Datasets can be linked to models and projects, so you have a clear picture of which data feeds into which system.
Viewing datasets
The main page shows all datasets in a table with columns for name, description, status, type, classification, owner, and source. Above the table, summary cards show how many datasets are in each status (Draft, Active, Deprecated, Archived).
You can search by name or description, filter by status, type, or classification, and group datasets by any of those fields to organize them into collapsible sections.
Adding a dataset
- Click Add dataset in the top right.
- Fill in the basic fields: name, description, version, and owner.
- Set the type (Training, Validation, Testing, Production, or Reference) and classification (Public, Internal, Confidential, or Restricted).
- If the dataset contains personal data, check Contains PII and list the PII types present.
- Document any known biases and mitigation steps.
- Link the dataset to relevant models and projects.
- Click Save.
Dataset fields
| Field | What it captures |
|---|---|
| Name | A short, recognizable name for the dataset |
| Description | What the dataset contains and what it is used for |
| Version | Version identifier (e.g., 1.0.0) |
| Owner | Person or team responsible for the dataset |
| Type | Training, Validation, Testing, Production, or Reference |
| Classification | Public, Internal, Confidential, or Restricted |
| Source | Where the data came from |
| Format | File format (CSV, JSON, Parquet, etc.) |
| License | Data license or usage terms |
| Contains PII | Whether the dataset includes personally identifiable information |
| PII types | Specific PII categories present (email, SSN, phone, etc.) |
| Known biases | Documented bias issues in the data |
| Bias mitigation | Steps taken to address identified biases |
| Collection method | How the data was gathered |
| Preprocessing | Cleaning or transformation steps applied |
Bulk upload
If you have multiple dataset files to register at once, use the bulk upload feature instead of adding them one by one.

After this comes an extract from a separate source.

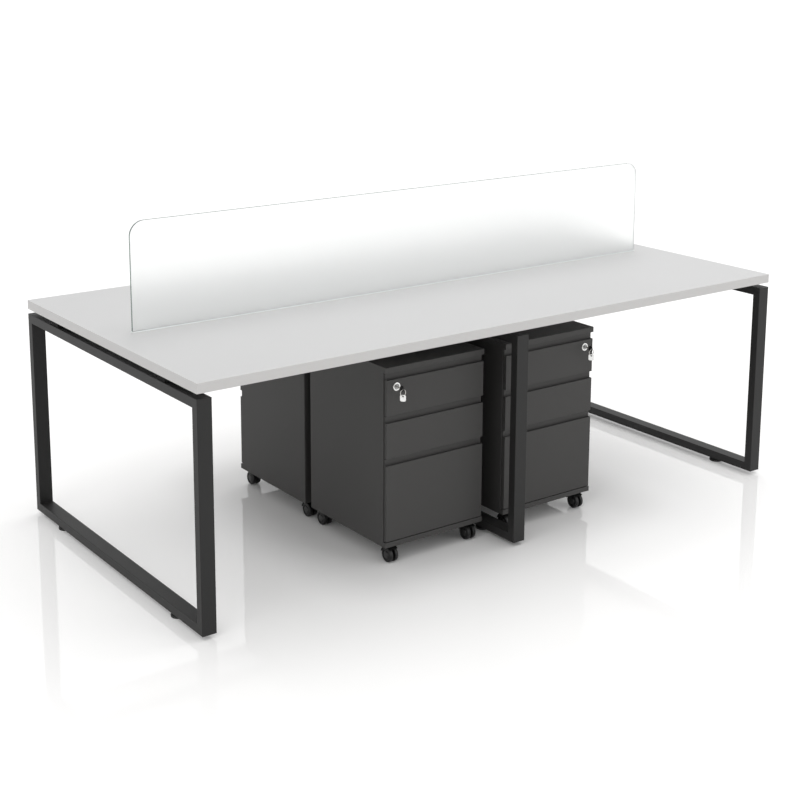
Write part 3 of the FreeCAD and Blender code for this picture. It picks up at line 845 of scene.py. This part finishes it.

- Click Bulk upload in the top right.
- Drag and drop files (CSV, XLS, or XLSX, up to 30 MB each) or click to browse.
- The system scans column headers for potential PII (email, phone, SSN, address, etc.) and flags any matches.
- Review the auto-detected metadata for each file. Edit names, types, or classifications before uploading.
- Click Upload to register all files as dataset records.
Linking datasets to models and projects
Each dataset can be linked to one or more models from the model inventory and one or more projects. These links create a traceable chain from data to model to use case, which is what auditors look for when verifying data governance.
Set these links when creating or editing a dataset. You can also view all datasets linked to a specific model from the model inventory page.
Dataset statuses
| Status | When to use |
|---|---|
| Draft | Dataset is being documented but not yet in use |
| Active | Dataset is currently used by one or more models or systems |
| Deprecated | Dataset is being phased out and should not be used for new work |
| Archived | Dataset is no longer in use but kept for audit records |
Change history
Every edit to a dataset is tracked in a change history log. This gives auditors a record of what changed, when, and by whom.
Who can do what
| Action | Required role |
|---|---|
| View datasets | Any authenticated user |
| Add or edit datasets | Admin or Editor |
| Bulk upload | Admin or Editor |
| Delete datasets | Admin or Editor |